Even for Catholics–whose commitment to works, by the way, merits great admiration and emulation from Protestants–the precedence of works over faith has never been absolute.
Consider, first, the “deathbed” conversion or confession. Catholics, indeed all Christians, have always held that even a life filled with sin, a life wasted in wantonness, can be redeemed by a single, sincere expression of faith. Ultimately, faith can make alive what works have never awakened.
Second, even if Kerry knew what he was talking about (which he quite manifestly did not) and intended to wade into the waters of the centuries-old Catholic-Protestant divide, he still would have well out of date.
The fact is that Catholics and many Protestants are far closer than ever before on the works/faith conundrum. About 35 years ago, the Vatican and the Lutheran World Federation began sponsoring groups of scholars to re-study the issue and try to reach accommodation. In 1983, the 500th anniversary of Luther’s birth, the scholars achieved an initial consensus. Finally, in 1998 and 1999, the churches agreed on and then signed a carefully worded, 44-point statement. The statement’s most important passage was elegant: “Together we confess: By grace alone, in faith in Christ’s saving work and not because of any merit on our part, we are accepted by God and receive the Holy Spirit, who renews our hearts while equipping us and calling us to good works.”
Yes, good works are an obligation–for all Christians. But this Vatican, under the leadership of a highly traditionalist Pope, has agreed that the works are a response to the mystery of God’s grace. Faith without works may be dormant, but it certainly isn’t dead. For as long as faith survives, redemption is possible.

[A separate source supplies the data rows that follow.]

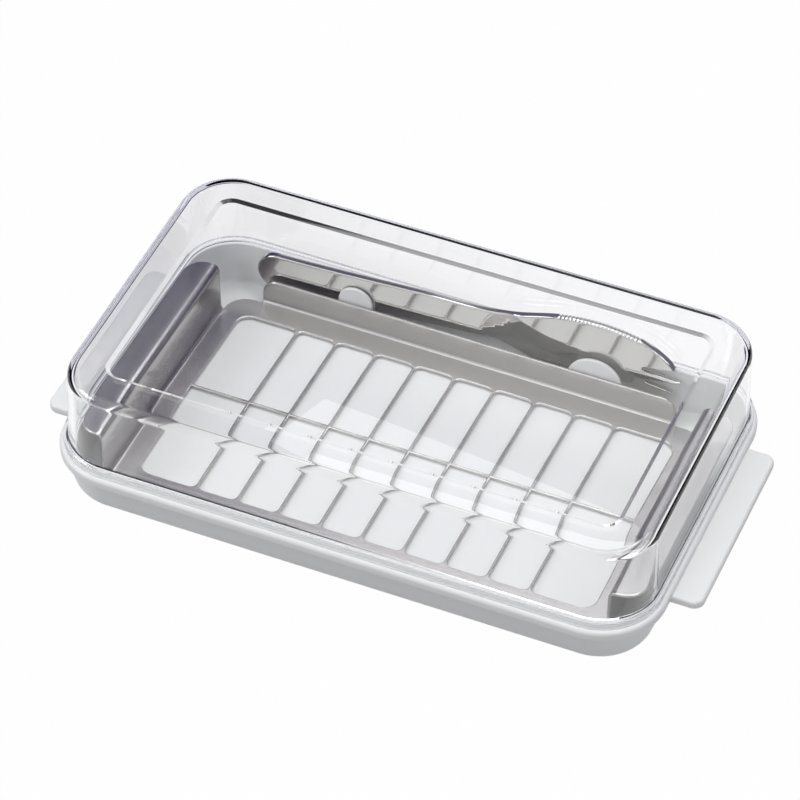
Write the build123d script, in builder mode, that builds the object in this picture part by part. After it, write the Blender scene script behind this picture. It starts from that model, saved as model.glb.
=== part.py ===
from build123d import *

import os
from math import atan2, cos, degrees, radians, sin, tan

# A butter keeper: a tray, a clear lid, a stamped steel cutter with its grid of narrow bars, and a
# butter knife that stands on edge behind the cutter. All sizes are millimetres. X runs along the
# length, Y towards the back and Z up. The origin is the middle of the tray's flat underside, and
# every piece is made where it lies with the box closed.

os.makedirs("parts", exist_ok=True)

# ---- clearances -----------------------------------------------------------------------------
slide_gap = 0.3            # beside a piece that lifts out
seat_gap = 0.2             # under the cutter
near = 0.001               # two places closer than this are the same

# ---- tray -----------------------------------------------------------------------------------
rim_length = 169.0
rim_width = 103.0
rim_corner = 18.0          # plan radius of the rim
rim_height = 14.5          # the ledge that the lid stands on
band_height = 3.0          # the band that runs round under the ledge
band_overhang = 1.3        # the band stands out this far from the side below it
band_chamfer = 0.7
side_draft = 13.8          # degrees, the side leans outwards
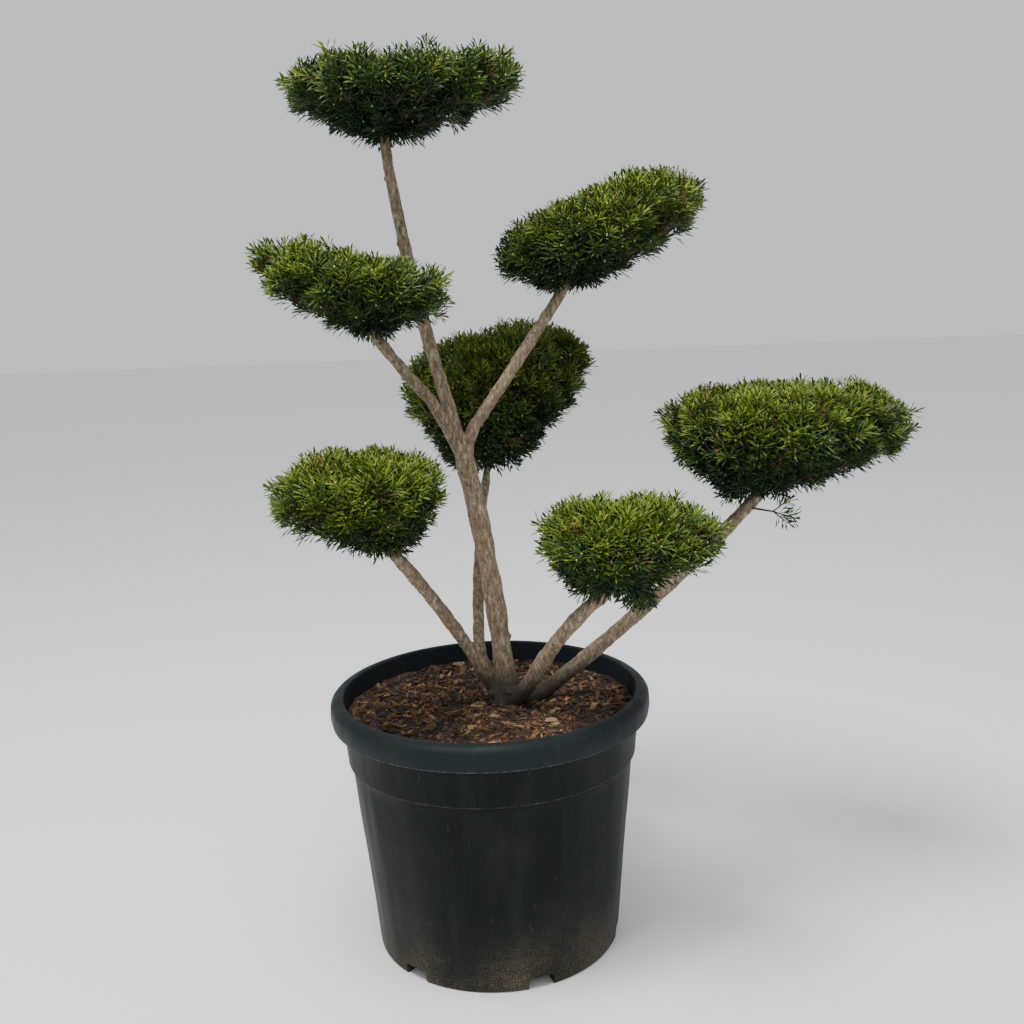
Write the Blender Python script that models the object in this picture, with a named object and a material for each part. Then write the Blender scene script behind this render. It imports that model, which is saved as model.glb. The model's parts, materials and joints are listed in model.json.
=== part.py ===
"""Cloud-pruned farmen hybrid yew in a nursery pot, in metres, +Z up.

The origin is the middle of the pot's underside, on the flat face of its centre boss. The tree
has one root crown: a leaning trunk that forks into a leader and two boughs, and four more stems.
Each of them ends in a clipped mass of needles, broad on top and narrowing down to its limb.
"""
import math
import random

import bmesh
import bpy
from mathutils import Matrix, Vector, noise

GAP = 0.0003                     # hairline between neighbouring pieces
FACETS = 38                      # sides of the turned pot and of the soil in it
GOLDEN_TURN = math.pi * (3.0 - math.sqrt(5.0))

# Pot: a blow-moulded tub with a slightly conical wall, a wider collar and a rolled rim
POT_HEIGHT = 0.328
RIM_RADIUS = 0.200
RIM_DEPTH = 0.031
LIP_RADIUS = 0.1826
COLLAR_BOTTOM = 0.247
COLLAR_LOW_RADIUS = 0.1813
COLLAR_TOP_RADIUS = 0.1860
BODY_TOP_RADIUS = 0.1776
FOOT_RADIUS = 0.1548
WALL = 0.0034
COLLAR_WALL = 0.0012
STEP_BELOW = 0.003               # the inner wall steps out from here below the collar's edge
STEP_ABOVE = 0.008               # to here above it
LIP_DEPTH = 0.004
RIM_BEAD = 0.0125
RIM_UNDERCUT = 0.0026
RIM_UNDERCUT_DEPTH = 0.010
FOOT_CORNER = 0.0035
DRAFT = 0.002                    # slant of the boss, of the foot ring and of the lip
FLOOR_UNDERSIDE = 0.016
FLOOR_THICKNESS = 0.003
FOOT_RING_INNER = 0.134
BOSS_RADIUS = 0.030
NOTCHES = 6
NOTCH_WIDTH = 0.033
NOTCH_HEIGHT = 0.015
NOTCH_CORNER = 0.005
NOTCH_TURN = math.radians(227.75)

# Soil: bark mix, mounded a little round the stems and level under the root crown
GROUND = 0.313
SOIL_EDGE = 0.3055
LEVEL_RADIUS = 0.088
LEVEL_CENTRE = Vector((0.028, -0.010))
SOIL_SHOULDER = 0.07              # the level part runs out to the edge over this width
SOIL_RINGS = (0.160, 0.130, 0.100, 0.066, 0.033, 0.0)
SOIL_ROUGHNESS = 0.0022
SOIL_GRAIN = 38.0

# Root crown, where every stem starts
CROWN = Vector((0.022, -0.010, GROUND - 0.006))
FLARE = 0.0105
FLARE_HEIGHT = 0.020
TRUNK_RADIUS = (0.0128, 0.0118)
FORK = Vector((-0.0225, 0.020, 0.632))
TRUNK_BOW = Vector((0.0070, 0.0, 0.0))
TRUNK_STEPS = 9
CROWN_DEPTH = 0.012
LIMB_SIDES = 9
LIMB_STEP = 0.045
STUB_SHARE = 0.93                # the boughs leave the trunk at this share of its height
STUB_BEND = 0.72
STUB_STRAIGHT = 0.012
STUB_SWELL = {"crown": 1.12, "fork": 1.05}
STUB_TAPER = 1.04

# Limbs: foot, tip, how far the middle stands off the straight line, radius at foot and at tip
LIMBS = {
    "leader": {
        "foot": (-0.0400, 0.0205, 0.698), "tip": (-0.0960, 0.0300, 0.9930),
        "bow": (-0.0060, 0.0060, 0.0), "radii": (0.0080, 0.0064), "from": "fork"},
    "left_bough": {
        "foot": (-0.0545, -0.0020, 0.689), "tip": (-0.1060, -0.0580, 0.7620),
        "bow": (-0.0010, 0.0010, 0.0), "radii": (0.0072, 0.0062), "from": "fork"},
    "right_bough": {
        "foot": (-0.0050, 0.0240, 0.655), "tip": (0.1070, 0.0600, 0.8090),
        "bow": (0.0005, 0.0010, -0.0010), "radii": (0.0075, 0.0068), "from": "fork"},
    "rear_stem": {
        "foot": (-0.0105, 0.0260, 0.361), "tip": (0.0070, 0.1400, 0.5700),
        "bow": (-0.0060, 0.0040, -0.0030), "radii": (0.0080, 0.0056), "from": "crown"},
    "left_stem": {
        "foot": (-0.0150, -0.0145, 0.368), "tip": (-0.0938, -0.0900, 0.5120),
        "bow": (0.0010, 0.0020, 0.0030), "radii": (0.0084, 0.0080), "from": "crown"},
    "front_stem": {
        "foot": (0.0490, -0.0450, 0.345), "tip": (0.1298, -0.1200, 0.4700),
        "bow": (-0.0035, 0.0016, 0.0055), "radii": (0.0096, 0.0083), "from": "crown"},
    "right_stem": {
        "foot": (0.0740, -0.0100, 0.3265), "tip": (0.3346, 0.0100, 0.5480),
        "bow": (0.0050, 0.0030, -0.0055), "radii": (0.0098, 0.0079), "from": "crown"},
}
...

Catholics and Protestants certainly can and do agree to put different emphases on Paul and on James, on faith and on works, and they can respect each other’s different emphases with no problems. But to say that faith without works is dead, and then to define “works” as a liberal legislative agenda on social and economic policies, all the while dismissing the imperatives of strict Catholic doctrine on an issue (abortion) that is fundamental to the faith, is to give offense to Catholics and Protestants alike.
Finally, to profess, for purely political purposes, a faith that is either so ill-informed or so insincere as Kerry’s appears to be, is to be, in Christ’s words from Matthew, like “the hypocrites [who] love to pray standing in the synagogues and on the street corners to be seen by men.” For as Christ said a few sentences earlier, “be careful not to do your ‘acts of righteousness’ before men, to be seen by them… When you give to the needy, do not announce it with trumpets.”
Sen. Kerry this week has been blowing his own trumpet, but its notes ring false.
–Quin Hillyer is an editorial writer and columnist for the Mobile Register. A traditionalist Episcopalian, he majored in theology at the Jesuit-run Georgetown University.